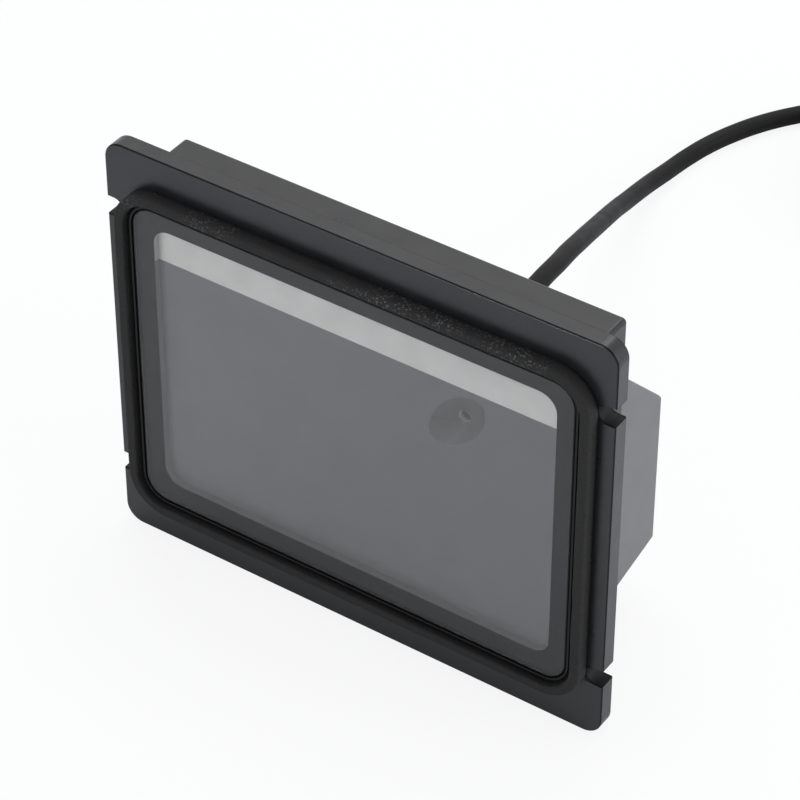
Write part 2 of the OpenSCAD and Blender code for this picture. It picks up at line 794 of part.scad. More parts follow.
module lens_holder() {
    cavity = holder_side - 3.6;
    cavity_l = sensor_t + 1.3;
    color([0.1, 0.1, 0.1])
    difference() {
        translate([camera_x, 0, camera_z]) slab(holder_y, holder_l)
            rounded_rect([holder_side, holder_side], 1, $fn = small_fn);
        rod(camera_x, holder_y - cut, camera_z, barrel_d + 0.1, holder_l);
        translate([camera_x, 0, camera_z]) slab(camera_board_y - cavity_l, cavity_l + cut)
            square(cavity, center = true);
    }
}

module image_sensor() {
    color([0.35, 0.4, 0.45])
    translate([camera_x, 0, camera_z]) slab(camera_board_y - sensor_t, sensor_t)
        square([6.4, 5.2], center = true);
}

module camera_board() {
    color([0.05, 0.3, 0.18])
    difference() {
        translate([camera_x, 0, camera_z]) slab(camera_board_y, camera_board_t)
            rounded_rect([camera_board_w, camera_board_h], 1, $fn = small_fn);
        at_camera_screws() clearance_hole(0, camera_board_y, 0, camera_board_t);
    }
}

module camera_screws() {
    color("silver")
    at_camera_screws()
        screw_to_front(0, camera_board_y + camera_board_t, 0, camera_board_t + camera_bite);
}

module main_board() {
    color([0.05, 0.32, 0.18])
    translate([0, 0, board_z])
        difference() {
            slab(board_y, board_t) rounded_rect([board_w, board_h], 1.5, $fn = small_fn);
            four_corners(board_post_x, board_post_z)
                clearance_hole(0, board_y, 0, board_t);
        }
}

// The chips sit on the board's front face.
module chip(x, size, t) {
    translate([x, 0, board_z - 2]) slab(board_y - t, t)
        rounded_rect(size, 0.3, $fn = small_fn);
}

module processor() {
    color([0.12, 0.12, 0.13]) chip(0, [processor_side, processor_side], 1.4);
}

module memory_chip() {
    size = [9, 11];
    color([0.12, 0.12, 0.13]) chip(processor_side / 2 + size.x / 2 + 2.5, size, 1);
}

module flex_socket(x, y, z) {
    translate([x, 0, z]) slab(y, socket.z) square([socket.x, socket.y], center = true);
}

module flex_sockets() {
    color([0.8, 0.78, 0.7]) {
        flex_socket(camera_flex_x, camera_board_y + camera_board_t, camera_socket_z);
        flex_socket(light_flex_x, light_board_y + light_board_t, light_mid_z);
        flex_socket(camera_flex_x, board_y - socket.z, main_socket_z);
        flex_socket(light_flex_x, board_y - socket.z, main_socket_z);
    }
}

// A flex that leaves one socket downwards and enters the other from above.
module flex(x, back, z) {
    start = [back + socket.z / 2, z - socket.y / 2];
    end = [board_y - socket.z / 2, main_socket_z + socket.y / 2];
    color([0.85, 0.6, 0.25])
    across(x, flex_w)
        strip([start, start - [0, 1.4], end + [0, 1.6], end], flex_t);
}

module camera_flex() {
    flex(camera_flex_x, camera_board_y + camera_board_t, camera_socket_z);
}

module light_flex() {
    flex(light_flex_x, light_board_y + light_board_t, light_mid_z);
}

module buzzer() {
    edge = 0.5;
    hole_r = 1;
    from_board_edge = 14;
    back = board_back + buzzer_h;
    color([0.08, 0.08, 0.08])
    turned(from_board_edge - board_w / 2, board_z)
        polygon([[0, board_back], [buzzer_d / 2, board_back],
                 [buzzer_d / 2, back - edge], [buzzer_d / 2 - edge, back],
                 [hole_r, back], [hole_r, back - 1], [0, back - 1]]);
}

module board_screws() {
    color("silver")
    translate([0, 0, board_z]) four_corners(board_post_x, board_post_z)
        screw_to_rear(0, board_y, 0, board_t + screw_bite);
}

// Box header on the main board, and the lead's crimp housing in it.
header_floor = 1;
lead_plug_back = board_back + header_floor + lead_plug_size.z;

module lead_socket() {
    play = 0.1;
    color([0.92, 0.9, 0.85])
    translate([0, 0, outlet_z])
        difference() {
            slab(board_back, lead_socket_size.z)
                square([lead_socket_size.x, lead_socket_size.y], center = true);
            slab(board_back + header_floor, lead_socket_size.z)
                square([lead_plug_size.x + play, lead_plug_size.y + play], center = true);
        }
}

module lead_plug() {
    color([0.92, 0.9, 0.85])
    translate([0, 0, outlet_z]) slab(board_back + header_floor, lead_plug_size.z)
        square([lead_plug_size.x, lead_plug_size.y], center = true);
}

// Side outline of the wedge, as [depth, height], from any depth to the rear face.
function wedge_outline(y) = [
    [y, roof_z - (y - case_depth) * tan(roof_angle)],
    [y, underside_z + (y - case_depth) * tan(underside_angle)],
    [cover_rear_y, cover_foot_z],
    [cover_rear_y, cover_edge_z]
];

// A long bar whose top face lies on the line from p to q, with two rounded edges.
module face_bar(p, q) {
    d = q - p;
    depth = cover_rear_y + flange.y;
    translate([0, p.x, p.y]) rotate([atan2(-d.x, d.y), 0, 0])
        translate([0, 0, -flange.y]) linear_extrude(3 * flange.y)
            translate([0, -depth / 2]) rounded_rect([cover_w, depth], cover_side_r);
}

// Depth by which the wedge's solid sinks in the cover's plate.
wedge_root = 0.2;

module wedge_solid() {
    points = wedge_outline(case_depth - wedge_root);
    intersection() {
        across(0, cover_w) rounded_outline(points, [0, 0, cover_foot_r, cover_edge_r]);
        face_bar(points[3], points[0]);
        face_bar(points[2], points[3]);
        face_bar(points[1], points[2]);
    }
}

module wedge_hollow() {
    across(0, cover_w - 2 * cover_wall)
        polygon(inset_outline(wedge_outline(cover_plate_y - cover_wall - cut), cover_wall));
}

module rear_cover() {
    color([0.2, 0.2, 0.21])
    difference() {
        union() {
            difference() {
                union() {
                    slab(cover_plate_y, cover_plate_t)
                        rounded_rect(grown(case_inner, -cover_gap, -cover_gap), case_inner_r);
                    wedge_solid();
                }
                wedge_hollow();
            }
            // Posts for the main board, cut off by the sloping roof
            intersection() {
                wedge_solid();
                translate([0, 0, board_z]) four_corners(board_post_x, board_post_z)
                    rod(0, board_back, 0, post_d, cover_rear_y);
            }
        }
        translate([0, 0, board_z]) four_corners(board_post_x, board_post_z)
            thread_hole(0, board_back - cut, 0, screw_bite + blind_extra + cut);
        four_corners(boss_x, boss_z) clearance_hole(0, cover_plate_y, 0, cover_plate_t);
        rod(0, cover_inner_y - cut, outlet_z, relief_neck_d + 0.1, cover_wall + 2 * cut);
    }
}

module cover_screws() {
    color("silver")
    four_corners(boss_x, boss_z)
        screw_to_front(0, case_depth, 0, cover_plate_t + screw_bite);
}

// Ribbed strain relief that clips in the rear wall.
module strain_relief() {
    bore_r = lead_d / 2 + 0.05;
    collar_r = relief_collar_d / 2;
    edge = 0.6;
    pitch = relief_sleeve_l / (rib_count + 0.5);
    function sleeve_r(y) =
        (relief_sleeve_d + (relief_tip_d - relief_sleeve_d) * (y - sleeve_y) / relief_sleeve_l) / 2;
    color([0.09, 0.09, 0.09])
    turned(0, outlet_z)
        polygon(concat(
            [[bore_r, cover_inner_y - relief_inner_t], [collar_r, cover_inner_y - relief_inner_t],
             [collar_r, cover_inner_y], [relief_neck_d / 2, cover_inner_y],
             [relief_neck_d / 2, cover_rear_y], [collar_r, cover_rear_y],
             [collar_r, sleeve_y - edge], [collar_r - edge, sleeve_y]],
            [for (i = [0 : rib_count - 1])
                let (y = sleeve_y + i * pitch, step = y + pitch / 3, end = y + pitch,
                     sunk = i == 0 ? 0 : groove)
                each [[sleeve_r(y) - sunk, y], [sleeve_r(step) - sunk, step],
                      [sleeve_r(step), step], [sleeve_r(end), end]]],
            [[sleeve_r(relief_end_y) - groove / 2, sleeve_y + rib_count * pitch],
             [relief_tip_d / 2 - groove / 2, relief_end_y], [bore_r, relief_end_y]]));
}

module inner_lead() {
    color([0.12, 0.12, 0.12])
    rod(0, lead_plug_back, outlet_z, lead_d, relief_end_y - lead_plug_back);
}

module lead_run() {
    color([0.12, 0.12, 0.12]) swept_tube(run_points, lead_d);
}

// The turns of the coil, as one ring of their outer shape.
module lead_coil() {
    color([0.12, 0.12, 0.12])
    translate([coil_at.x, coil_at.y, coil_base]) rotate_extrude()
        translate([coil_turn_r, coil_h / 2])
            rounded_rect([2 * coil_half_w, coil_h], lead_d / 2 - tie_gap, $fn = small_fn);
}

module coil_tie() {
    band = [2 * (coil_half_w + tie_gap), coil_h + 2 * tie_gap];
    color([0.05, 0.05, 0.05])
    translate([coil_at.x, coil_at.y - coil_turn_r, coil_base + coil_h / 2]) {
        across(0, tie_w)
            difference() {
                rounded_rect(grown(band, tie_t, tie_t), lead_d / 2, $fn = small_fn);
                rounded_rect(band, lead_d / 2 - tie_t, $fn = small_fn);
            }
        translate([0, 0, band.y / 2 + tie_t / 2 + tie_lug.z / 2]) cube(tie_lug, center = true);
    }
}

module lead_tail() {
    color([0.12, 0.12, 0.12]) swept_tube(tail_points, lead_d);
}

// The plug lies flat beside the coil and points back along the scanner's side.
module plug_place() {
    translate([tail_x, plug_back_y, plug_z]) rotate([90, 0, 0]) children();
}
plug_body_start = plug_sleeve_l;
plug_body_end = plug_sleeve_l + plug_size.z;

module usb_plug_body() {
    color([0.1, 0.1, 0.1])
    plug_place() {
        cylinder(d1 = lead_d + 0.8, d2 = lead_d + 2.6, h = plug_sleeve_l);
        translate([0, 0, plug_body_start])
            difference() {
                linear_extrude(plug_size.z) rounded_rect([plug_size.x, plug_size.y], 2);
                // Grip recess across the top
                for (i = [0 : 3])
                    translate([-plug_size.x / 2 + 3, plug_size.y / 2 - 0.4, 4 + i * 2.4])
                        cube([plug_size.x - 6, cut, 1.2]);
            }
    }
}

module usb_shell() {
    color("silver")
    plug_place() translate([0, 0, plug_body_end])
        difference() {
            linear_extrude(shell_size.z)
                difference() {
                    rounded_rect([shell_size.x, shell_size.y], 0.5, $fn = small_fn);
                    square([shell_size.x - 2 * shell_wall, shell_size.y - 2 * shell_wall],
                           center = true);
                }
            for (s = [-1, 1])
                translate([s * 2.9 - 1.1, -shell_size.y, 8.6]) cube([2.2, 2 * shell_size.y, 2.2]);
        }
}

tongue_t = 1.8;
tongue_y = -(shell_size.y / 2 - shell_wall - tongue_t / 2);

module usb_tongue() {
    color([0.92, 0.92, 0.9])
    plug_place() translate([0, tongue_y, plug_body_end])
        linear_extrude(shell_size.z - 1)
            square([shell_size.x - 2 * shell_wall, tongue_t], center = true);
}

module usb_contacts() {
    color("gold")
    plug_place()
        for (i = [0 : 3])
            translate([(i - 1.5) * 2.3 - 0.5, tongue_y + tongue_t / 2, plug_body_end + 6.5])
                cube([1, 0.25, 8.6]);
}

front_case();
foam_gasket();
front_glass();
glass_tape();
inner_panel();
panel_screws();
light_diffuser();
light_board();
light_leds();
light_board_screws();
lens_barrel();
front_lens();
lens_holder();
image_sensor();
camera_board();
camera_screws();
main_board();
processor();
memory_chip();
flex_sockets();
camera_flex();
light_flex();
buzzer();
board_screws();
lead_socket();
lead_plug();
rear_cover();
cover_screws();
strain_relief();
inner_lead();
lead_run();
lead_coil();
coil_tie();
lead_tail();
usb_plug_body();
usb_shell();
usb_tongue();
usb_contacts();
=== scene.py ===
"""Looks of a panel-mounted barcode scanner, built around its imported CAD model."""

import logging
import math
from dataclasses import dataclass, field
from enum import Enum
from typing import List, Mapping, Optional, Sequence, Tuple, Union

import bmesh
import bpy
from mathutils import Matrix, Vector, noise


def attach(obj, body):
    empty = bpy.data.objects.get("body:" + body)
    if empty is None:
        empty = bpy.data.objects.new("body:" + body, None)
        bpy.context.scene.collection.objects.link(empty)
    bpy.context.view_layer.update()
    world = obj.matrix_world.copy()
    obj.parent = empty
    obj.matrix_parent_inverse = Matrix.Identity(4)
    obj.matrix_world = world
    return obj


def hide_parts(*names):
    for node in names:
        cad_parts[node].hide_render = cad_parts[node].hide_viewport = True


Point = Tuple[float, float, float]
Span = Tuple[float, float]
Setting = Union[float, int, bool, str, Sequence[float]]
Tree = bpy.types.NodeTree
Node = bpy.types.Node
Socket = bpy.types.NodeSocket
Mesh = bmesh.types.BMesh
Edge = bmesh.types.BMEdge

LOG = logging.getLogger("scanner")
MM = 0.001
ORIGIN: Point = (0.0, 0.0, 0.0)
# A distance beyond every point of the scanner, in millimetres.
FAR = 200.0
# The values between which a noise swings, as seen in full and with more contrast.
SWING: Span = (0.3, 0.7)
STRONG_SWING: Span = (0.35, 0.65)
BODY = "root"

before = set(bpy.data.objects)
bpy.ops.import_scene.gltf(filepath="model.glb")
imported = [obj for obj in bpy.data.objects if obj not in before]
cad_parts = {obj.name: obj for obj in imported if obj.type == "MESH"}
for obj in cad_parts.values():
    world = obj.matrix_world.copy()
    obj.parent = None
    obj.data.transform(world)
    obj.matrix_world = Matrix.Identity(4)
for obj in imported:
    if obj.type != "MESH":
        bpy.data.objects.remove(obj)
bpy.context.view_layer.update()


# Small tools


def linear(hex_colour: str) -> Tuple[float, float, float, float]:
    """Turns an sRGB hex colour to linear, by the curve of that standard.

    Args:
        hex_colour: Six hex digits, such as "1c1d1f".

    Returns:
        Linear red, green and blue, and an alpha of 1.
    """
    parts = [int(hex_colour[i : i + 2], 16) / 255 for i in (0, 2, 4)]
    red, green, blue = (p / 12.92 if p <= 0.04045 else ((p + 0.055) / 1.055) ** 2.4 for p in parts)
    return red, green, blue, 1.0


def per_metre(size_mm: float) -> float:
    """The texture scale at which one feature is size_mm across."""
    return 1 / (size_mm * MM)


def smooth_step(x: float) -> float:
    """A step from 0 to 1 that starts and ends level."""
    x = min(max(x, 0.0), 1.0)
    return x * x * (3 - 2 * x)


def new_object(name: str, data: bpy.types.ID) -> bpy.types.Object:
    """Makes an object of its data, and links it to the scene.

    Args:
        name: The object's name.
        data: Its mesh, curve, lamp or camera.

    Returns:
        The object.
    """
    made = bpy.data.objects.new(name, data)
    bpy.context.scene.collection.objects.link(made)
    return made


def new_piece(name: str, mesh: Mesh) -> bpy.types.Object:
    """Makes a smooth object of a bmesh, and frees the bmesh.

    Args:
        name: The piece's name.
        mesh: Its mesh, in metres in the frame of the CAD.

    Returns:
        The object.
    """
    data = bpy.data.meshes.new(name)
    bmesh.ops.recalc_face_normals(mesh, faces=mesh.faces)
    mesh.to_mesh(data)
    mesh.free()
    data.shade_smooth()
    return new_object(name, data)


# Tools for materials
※
Problem to work on
Using the listing, collect all lines in which the string "before" is found.

Exercise output
before = set(bpy.data.objects)
imported = [obj for obj in bpy.data.objects if obj not in before]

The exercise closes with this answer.